In terms of error probabilities,

\[ P_{\mathrm{err}}^{\mathrm{PGM}} = 1-P_{\mathrm{PGM}}, \qquad P_{\mathrm{err}}^{\mathrm{opt}} = 1-P_{\mathrm{opt}}, \]

this implies

\[ P_{\mathrm{err}}^{\mathrm{PGM}} \le 2P_{\mathrm{err}}^{\mathrm{opt}}. \]

Indeed,

\[ 1-P_{\mathrm{PGM}} \le 1-P_{\mathrm{opt}}^2 = (1-P_{\mathrm{opt}})(1+P_{\mathrm{opt}}) \le 2(1-P_{\mathrm{opt}}). \]

Thus, whenever optimal discrimination is already highly reliable, the pretty-good measurement is also highly reliable. Hausladen and Wootters introduced the measurement as a simple general prescription for distinguishing several possible states, especially when the states are equally likely and nearly orthogonal. Watrous presents the finite-dimensional PGM definition and states the Barnum-Knill guarantee in the form above.

Why the name “pretty good” is mathematically honest

For two hypotheses, the Helstrom theorem gives a closed-form optimal measurement. For three or more states, no comparably simple closed-form expression exists in general. The optimal measurement can be formulated as a semidefinite program, but the solution need not have a transparent analytic form.

The pretty-good measurement is a canonical closed-form substitute. It takes each weighted state

\[ A_x=p_x\rho_x \]

and normalizes it by the square root of the total average state

\[ \Gamma=\sum_xA_x. \]

The operation

\[ A_x\mapsto \Gamma^{-1/2}A_x\Gamma^{-1/2} \]

can be read as follows. The average state \(\Gamma\) describes the total region of Hilbert space occupied by the whole ensemble. If a particular signal state \(A_x\) lies in a crowded direction where many other states also have support, \(\Gamma^{-1/2}\) suppresses that direction. If it lies in a relatively distinctive direction, it is less suppressed. So the PGM does not merely project onto \(\rho_x\). It whitens the ensemble first, then asks which whitened signal component is present.

The name “pretty good” should not be interpreted as “always almost optimal additively.” The universal theorem says

\[ P_{\mathrm{PGM}}\ge P_{\mathrm{opt}}^2. \]

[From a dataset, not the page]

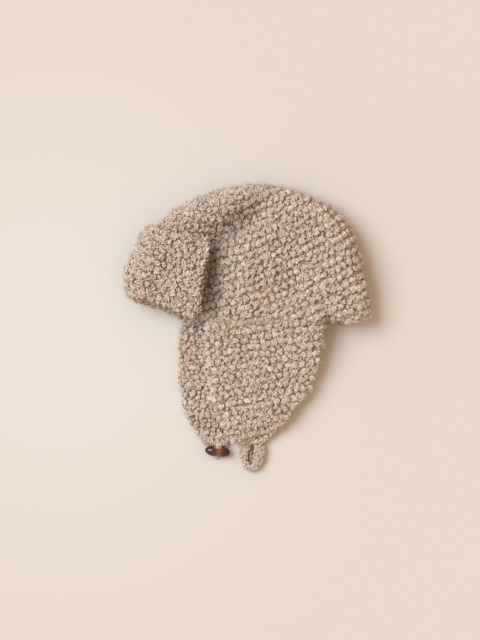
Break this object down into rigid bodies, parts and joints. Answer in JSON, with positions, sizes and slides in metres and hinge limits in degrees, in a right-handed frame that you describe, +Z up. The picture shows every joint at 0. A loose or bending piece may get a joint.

If \(P_{\mathrm{opt}}\) is close to one, this is strong. If \(P_{\mathrm{opt}}=0.99\), then

\[ P_{\mathrm{PGM}}\ge0.9801, \]

so the PGM error is at most about twice the optimal error. But if \(P_{\mathrm{opt}}=0.1\), the theorem only gives

\[ P_{\mathrm{PGM}}\ge0.01. \]

That lower bound is weak. The PGM is most powerful in settings where the ensemble is well designed, nearly orthogonal, symmetric, or appears as a codebook whose states become asymptotically distinguishable.

Proof of the Barnum-Knill bound

We now prove the main universal guarantee in finite dimension.

Use the subnormalized notation

\[ A_x=p_x\rho_x, \qquad \Gamma=\sum_x A_x. \]

Let

\[ \mu_x=M_x^{\mathrm{PGM}} \]

be the PGM effects. Let

\[ \nu_x \]

be any other POVM. We will show

\[ \left(\sum_x\operatorname{Tr}(\nu_xA_x)\right)^2 \le \sum_x\operatorname{Tr}(\mu_xA_x). \]

Since this holds for every POVM \(\{\nu_x\}\), it also holds for an optimal POVM. That will give

\[ P_{\mathrm{opt}}^2\le P_{\mathrm{PGM}}. \]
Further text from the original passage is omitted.